Why Do We Laugh?

In what is perhaps the most celebrated sketch of all time, a peeved customer (John Cleese) returns a faulty product to a local shop, seek- ing recompense for the item that he bought just half an hour before. The item in question is a parrot, and the fault in question is that it is dead. Stone dead. Expired. Passed on. It is an ex-parrot. All of which the shopkeeper (Michael Palin) casually refutes. The show is, of course, Monty Python’s Flying Circus.

So why do we laugh? is the question at the heart of comic theory, by which I mean attempts to characterize the nature of laughter and humor, such as have appeared in essays and philosophical tracts stretching back to ancient times. John Morreall’s collection The Philosophy of Laughter and Humor (1986) is the essential primer for this constituted field. Comic theory is very often taken, in academic and popular discussions of comedy, to represent a way of helping us to understand what makes something funny. It would certainly seem reasonable to expect a body of theory dealing with the question of why we laugh to be of some assistance in this task. Students of comedy are accordingly invited to set about analyzing instances of humor using comic theory as an imaginary toolbox.

To understand why something is funny, we need first to consider the main schools of thought in comic theory. Following Morreall (1986) and others, comic theory is usually divided into three types, namely superiority theory, incongruity theory, and relief theory. The school of thought known as the superiority theory is perhaps epitomized by a well-known passage from Thomas Hobbes which claims that “the passion of laughter is nothing else but sudden glory arising from some sudden conception of some eminency in ourselves, by comparison with the infirmity of others, or with our own formerly”.

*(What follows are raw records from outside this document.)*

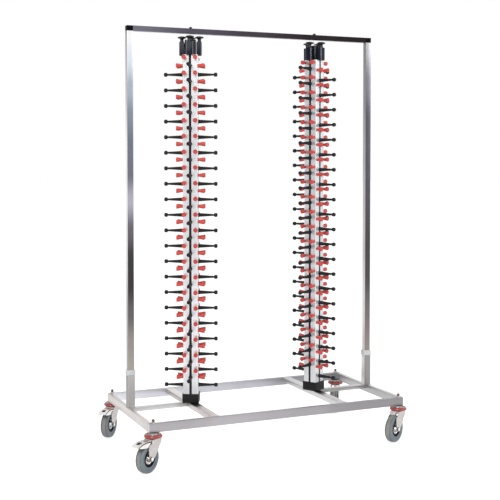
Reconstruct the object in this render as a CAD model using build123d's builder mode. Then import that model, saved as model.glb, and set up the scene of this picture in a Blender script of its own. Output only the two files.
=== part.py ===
from build123d import *
import os
from math import atan2, degrees

# Plate dispenser cart: a wheeled base frame with a hoop over it and two turning columns.
# Each column holds plates on ball-ended arms, clamped from above by pairs of rubber cups.
# Millimetres, +Z up, +X to the right, the front towards -Y.
# The origin is on the floor, under the centre of the base frame.

os.makedirs("parts", exist_ok=True)

# ---------------------------------------------------------------- driving dimensions
# base frame
frame_length = 1315.0
frame_depth = 675.0
rail_height = 40.0
rail_width = 20.0
rail_wall = 1.5
tube_corner = 1.5
cross_rail_width = 42.0
cross_rail_height = 25.0
mid_bar_width = 25.0
mid_bar_height = 20.0
column_spacing = 666.0

# hoop
post_size = 30.0
post_wall = 1.5
post_inset = 17.5
bar_height = 25.0
bar_clearance = 10.1
socket_size = 35.0
socket_height = 153.5
socket_clearance = 0.5
post_foot_gap = 2.0
collar_size = 39.0
collar_height = 27.0
collar_edge = 3.0
joint_spigot = 28.0
spigot_clearance = 0.3

# column pin, through the top bar
pin_diameter = 6.0
pin_clearance = 0.4
pin_engagement = 30.0
cap_nut_width = 16.0
cap_nut_height = 5.0
cap_nut_dome = 4.0
cap_nut_crown = 8.0

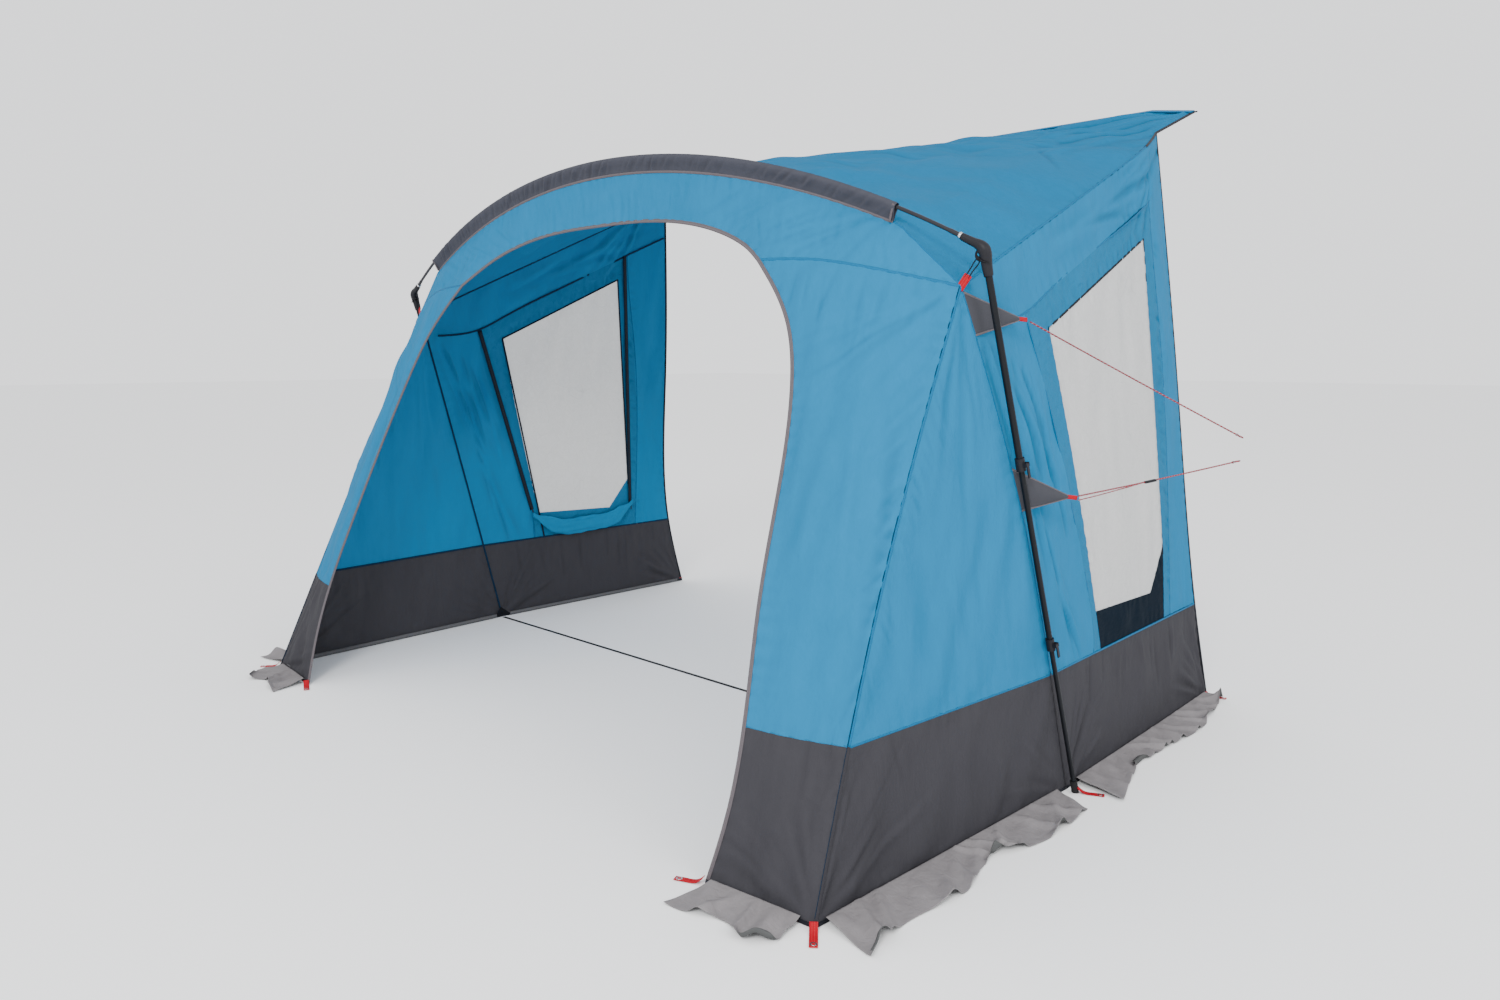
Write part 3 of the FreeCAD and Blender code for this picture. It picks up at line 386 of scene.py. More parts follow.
def joined(*parts):
    """Several bmeshes as one."""
    whole = bmesh.new()
    for part in parts:
        mesh = bpy.data.meshes.new("part")
        part.to_mesh(mesh)
        whole.from_mesh(mesh)
        bpy.data.meshes.remove(mesh)
    return whole


def add_object(name, bm, material, body="root", smooth=True):
    """Turns a bmesh into an object that rides on a body."""
    mesh = bpy.data.meshes.new(name)
    bm.to_mesh(mesh)
    bm.free()
    if smooth:
        mesh.shade_smooth()
    made = bpy.data.objects.new(name, mesh)
    bpy.context.scene.collection.objects.link(made)
    mesh.materials.append(material)
    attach(made, body)
    return made


def add_cloth(name, bm, material, replaces=(), thickness=CLOTH):
    """A sheet of cloth: thickened, in place of its CAD panels, which are hidden.
    """
    made = add_object(name, bm, material)
    solid = made.modifiers.new("Thickness", "SOLIDIFY")
    solid.thickness = thickness
    solid.offset = 0.0
    if replaces:
        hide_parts(*replaces)
    return made


def sweep(bm, line, sides, profile, caps=True):
    """Sweeps a profile of (across, up) points along a line; sides gives the up direction at each point."""
    line, count = np.asarray(line, float), len(profile)
    sides = np.broadcast_to(np.asarray(sides, float), line.shape)
    tangent = units(np.gradient(line, axis=0))
    up = units(sides - tangent * (sides * tangent).sum(axis=1, keepdims=True))
    across = np.cross(tangent, up)
    layer = bm.loops.layers.uv.verify()
    run = lengths(line)
    rings = []
    for i, spot in enumerate(line):
        rings.append([bm.verts.new(spot + across[i] * a + up[i] * b) for a, b in profile])
    for i in range(len(line) - 1):
        for j in range(count):
            k = (j + 1) % count
            face = bm.faces.new([rings[i][j], rings[i][k], rings[i + 1][k], rings[i + 1][j]])
            for loop, u, v in zip(face.loops, (i, i, i + 1, i + 1), (j, j + 1, j + 1, j)):
                loop[layer].uv = (run[u], v / count)
    if caps:
        bm.faces.new(list(reversed(rings[0])))
        bm.faces.new(rings[-1])
    return bm


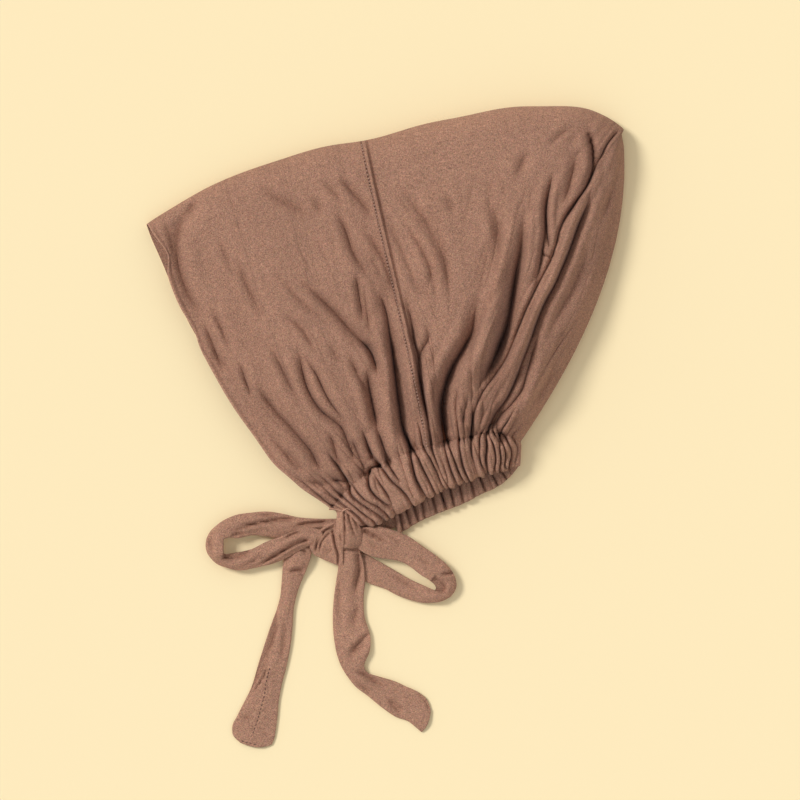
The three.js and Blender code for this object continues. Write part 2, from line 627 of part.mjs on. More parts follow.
// Each run of tie gives way to the knot and to the runs before it.
const RUNS = [
  { name: "tie_root_near", rows: NEAR_ROOT, scaleXY: wayTo(nearEnd) },
  { name: "tie_root_far", rows: FAR_ROOT, scaleXY: wayTo(farEnd) },
  { name: "bow_loop_left", rows: LEFT_LOOP, scaleXY: BOW_SPAN },
  { name: "bow_loop_right", rows: RIGHT_LOOP, scaleXY: BOW_SPAN },
  { name: "tie_tail_left", rows: LEFT_TAIL, scaleXY: TAIL_DROP },
  { name: "tie_tail_right", rows: RIGHT_TAIL, scaleXY: TAIL_DROP },
];
let taken = knotSolid(SEW_GAP);
for (const { name, rows, scaleXY } of RUNS) {
  const run = solidOf(tieRun(rows, knotCentre, scaleXY, TIE_WALL));
  addPiece(name, geometryOf(largest(run.subtract(taken))), CLOTH_COLOUR);
  taken = taken.add(solidOf(tieRun(rows, knotCentre, scaleXY, TIE_WALL, SEW_GAP)));
}

export default cap;
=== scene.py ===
import math

import bpy
import numpy as np
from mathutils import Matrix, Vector


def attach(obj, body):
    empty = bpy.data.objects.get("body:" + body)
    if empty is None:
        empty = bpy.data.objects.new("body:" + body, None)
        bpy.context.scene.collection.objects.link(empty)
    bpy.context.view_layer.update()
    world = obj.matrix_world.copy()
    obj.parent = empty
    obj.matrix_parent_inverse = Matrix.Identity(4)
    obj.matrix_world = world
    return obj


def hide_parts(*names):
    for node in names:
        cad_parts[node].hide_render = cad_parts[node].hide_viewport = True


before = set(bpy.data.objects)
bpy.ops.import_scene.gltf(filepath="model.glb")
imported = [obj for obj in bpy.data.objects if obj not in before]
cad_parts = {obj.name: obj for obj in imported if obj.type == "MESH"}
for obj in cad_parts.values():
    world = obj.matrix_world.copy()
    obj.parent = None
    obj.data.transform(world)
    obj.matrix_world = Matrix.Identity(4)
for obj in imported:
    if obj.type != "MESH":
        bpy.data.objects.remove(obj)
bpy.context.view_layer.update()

# Places on the cap are given on a drawing grid: x to the right and y down, one step is 0.63 mm.
# Heights, widths and depths are in millimetres. The near side of the cap lies up, the far side on the floor.
STEP_X = 0.63048
STEP_Y = 0.63084
GRID_X = 385.5
GRID_Y = 319.0


def mm(p):
    """Grid places as millimetres in the part's frame."""
    p = np.asarray(p, float)
    return np.stack([(p[..., 0] - GRID_X) * STEP_X, (GRID_Y - p[..., 1]) * STEP_Y], axis=-1)


# The section of the crown seam, and the greatest height of the near cloth before its folds.
SEAM_AT = 0.45
DEPTH = 38.0
# The cap's sections, from the face edge (0) to the back of the bag (1), each from the crown fold down to the
# line where the casing is sewn on. x and y are on the grid, and z is the height of the near cloth before its
# folds.
SECTIONS = [
    # at, crown, upper, lower, hem
    (0.00, (147, 222, 11), (187, 325, 12), (244, 423, 13), (331, 509, 11)),
    (0.15, (215, 183, 18), (250, 295, 22), (292, 398, 25), (350, 487, 19)),
    (0.30, (288, 157, 20), (318, 268, 27), (348, 372, 31), (384, 463, 26)),
    (0.45, (364, 141, 22), (386, 242, 30), (409, 342, 35), (430, 446, 28)),
    (0.58, (450, 119, 23), (448, 222, 33), (442, 333, 38), (451, 441, 29)),
    (0.70, (530, 107, 23), (510, 214, 33), (480, 325, 38), (467, 438, 29)),
    (0.78, (588, 110, 22), (540, 218, 32), (502, 328, 36), (474, 436, 28)),
    (0.85, (620.5, 127, 20), (562, 225, 30), (521, 330, 34), (482, 433, 27)),
    (0.93, (621.8, 134, 19), (592, 240, 25), (551, 342, 29), (501, 434, 24)),
    (1.00, (624.6, 146, 7), (612.8, 256, 11), (573, 356, 14), (521, 442, 14)),
]
# The neck at its sections: the near casing's free edge, the far casing's sewn line and its free edge.
NECK = [
    # at, near edge, far hem, far edge
    (0.00, (347, 516, 10), (383, 500, 1), (399, 533, 2.2)),
    (0.15, (369, 526, 14.5), (394, 491, 1), (408, 527, 2)),
    (0.30, (404, 510, 17.5), (408, 481, 1), (422, 519, 2)),
    (0.45, (441, 491, 18.5), (427, 473, 1), (441, 511, 2)),
    (0.58, (462, 483, 19), (448, 464, 1), (464, 502, 2)),
    (0.70, (479, 477, 19), (467, 456, 1), (481, 493, 2.2)),
    (0.85, (496, 472, 17.5), (488, 448, 1.5), (500, 484, 3.5)),
    (1.00, (520, 466, 10), (521, 442, 10), (520, 466, 10)),
]
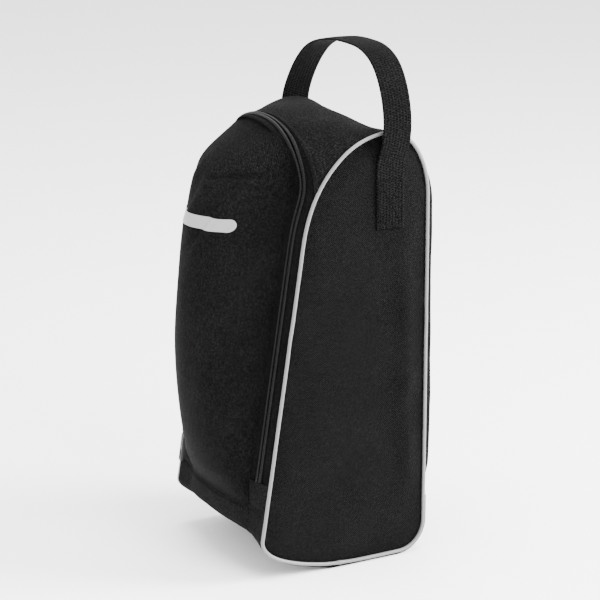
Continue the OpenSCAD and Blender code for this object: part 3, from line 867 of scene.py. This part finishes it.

The figure of the fool and the phenomenon of ethnic humor are two areas where this notion has been thought to be pertinent. We laugh at a fool, so the presumption goes, because we find ourselves smarter or more agile than him. The classic Fool character knowingly carries out a task ineptly or presents himself as ignorant or unsophisticated, with an eye to flattering his audience. Similarly, we laugh at the stereotype of a foreigner because in our ethnocentrism we find the practices and tendencies represented by that depiction inferior to our own. In each case, humor is thought to offer a kind of massage to the ego, bolstering a pre-existing sense of cultural or personal superiority.

Hobbes finds people who laugh at such humor voracious in their appetite for a confirmation of self-worth: “greedy of applause from every thing they do well”. This is to propose that engaging with a work or performance of humor involves a continuous process of self-other comparison. However, in his formulation, Hobbes adds the superiority he says we indulge may be “by comparison . . . with our own formerly”. This allows the theory to accommodate less tendentious forms of humor, such as wit. Clever wordplay, for instance, might precipitate laughter because we recognize in triumph a connection we had formerly neglected. We thus become superior now to a previously inferior self. And this has to happen in an instant, for the glory to be “sudden.”

An example might be the famous comic moment in Raiders of the Lost Ark (Steven Spielberg, 1981) when archaeological adventurer Indi- ana Jones (Harrison Ford) finds himself besieged in a bustling Cairo marketplace. The market throng parts to reveal a fearsome-looking Arab swordsman (Terry Richards), dressed in black with a red sash and brandishing an enormous scimitar, which he throws from hand to hand and starts to swing intimidatingly around his body. The crowd seems to be gearing up for a bout of hand-to-hand combat. To our surprise, however, Indy just takes a pistol from his holster and shoots the swordsman dead.